Preheat the oven to 350°F (175°C) and get out an 8"x8" (20cmx20cm) pan.
Mix the maple syrup, lemon juice, arrowroot powder, cinnamon, nutmeg, and salt together in a large bowl.
1/4 cup (60 ml) maple syrup, 1 tablespoon lemon juice, 1 tablespoon arrowroot starch, 1 teaspoon ground cinnamon, 1/4 teaspoon ground nutmeg, 1/8 teaspoon salt
Peel the apples, core and cut into 1/3" pieces. Place the apples in the maple syrup mixture and stir until the apples are well coated in the mixture. Place in the ungreased pan.
5 1/2 cups apples
In a medium mixing bowl, stir together the almond flour, coconut flour and cinnamon. Then add the coconut oil, maple syrup and salt and mix until combined.

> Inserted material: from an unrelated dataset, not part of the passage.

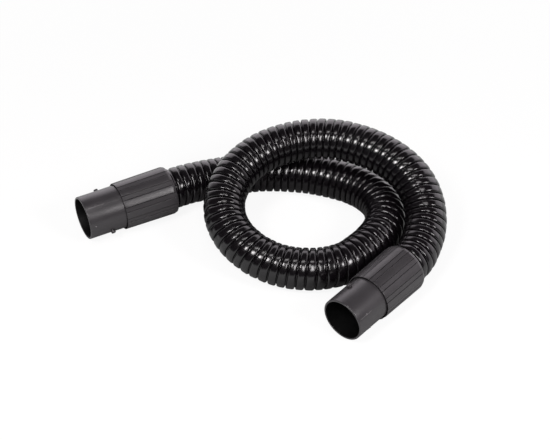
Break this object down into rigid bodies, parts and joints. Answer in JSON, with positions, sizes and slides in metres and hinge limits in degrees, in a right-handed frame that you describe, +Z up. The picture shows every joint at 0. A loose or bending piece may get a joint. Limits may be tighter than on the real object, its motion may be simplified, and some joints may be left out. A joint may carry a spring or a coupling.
{
  "type": "vacuum hose",
  "caption": "Short corrugated vacuum hose with a swivel cuff on each end, laid in one loose loop.",
  "frame": {"origin": "on the floor, below the middle of the plan box that holds the two cuffs; the free hose is left out of that box", "axes": "+Z up from the floor, +X along the longer side of the cuffs' plan box, from cuff a's mouth towards cuff b"},
  "size_m": [0.4094, 0.2785, 0.0977],
  "materials": {
    "hose": "glossy black moulded polyethylene, corrugated",
    "cuff": "satin charcoal moulded polypropylene",
    "ferrule": "plain moulded acetal",
    "seal": "matt black soft rubber"
  },
  "bodies": {
    "root": {"hose": "hose", "ferrule_a": "ferrule", "ferrule_b": "ferrule"},
    "cuff_a": {"spigot_a": "cuff", "grip_a": "cuff", "seal_a": "seal"},
    "cuff_b": {"spigot_b": "cuff", "grip_b": "cuff", "seal_b": "seal"}
  },
  "joints": [
    {"name": "swivel_a", "type": "hinge", "parent": "root", "child": "cuff_a", "pos_m": [-0.12575, 0.07742, 0.02738], "axis": [0.8874, 0.461, 0], "continuous": true},
    {"name": "swivel_b", "type": "hinge", "parent": "root", "child": "cuff_b", "pos_m": [0.14086, -0.06056, 0.02738], "axis": [0.66, 0.7513, 0], "continuous": true}
  ]
}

3/4 cup (75 grams) finely ground blanched almond flour, 1 tablespoon (8 grams) coconut flour, 2 1/4 teaspoons ground cinnamon, 3 tablespoons (42 grams) refined coconut oil, 3 tablespoons maple syrup, less than 1/4 teaspoon salt
Pulse the pecans or walnuts in a food processor a few times until they're in small pieces (about 1/8" in size). You can also chop them by hand but the food processor takes a lot less time. Stir the nuts into the topping mixture.
1 cup pecans
Drop walnut-sized pieces of topping over the apples. Gently press down any nuts that are sticking out so that they don't burn.
Bake for 40-50 minutes or until the topping is brown and crisp and the apples are bubbling. The topping will crisp up much slower than a traditional crisp, but don't worry as it will crisp up towards the very end of the baking time. Cover the crisp with foil if the topping starts to brown too early.
Let cool for 10 minutes and serve. If not serving immediately, once cool, loosely cover with a piece of plastic wrap (so the topping doesn't go soft). If storing overnight, properly cover the crisp with plastic wrap. Do note that the topping gets soft on the second day.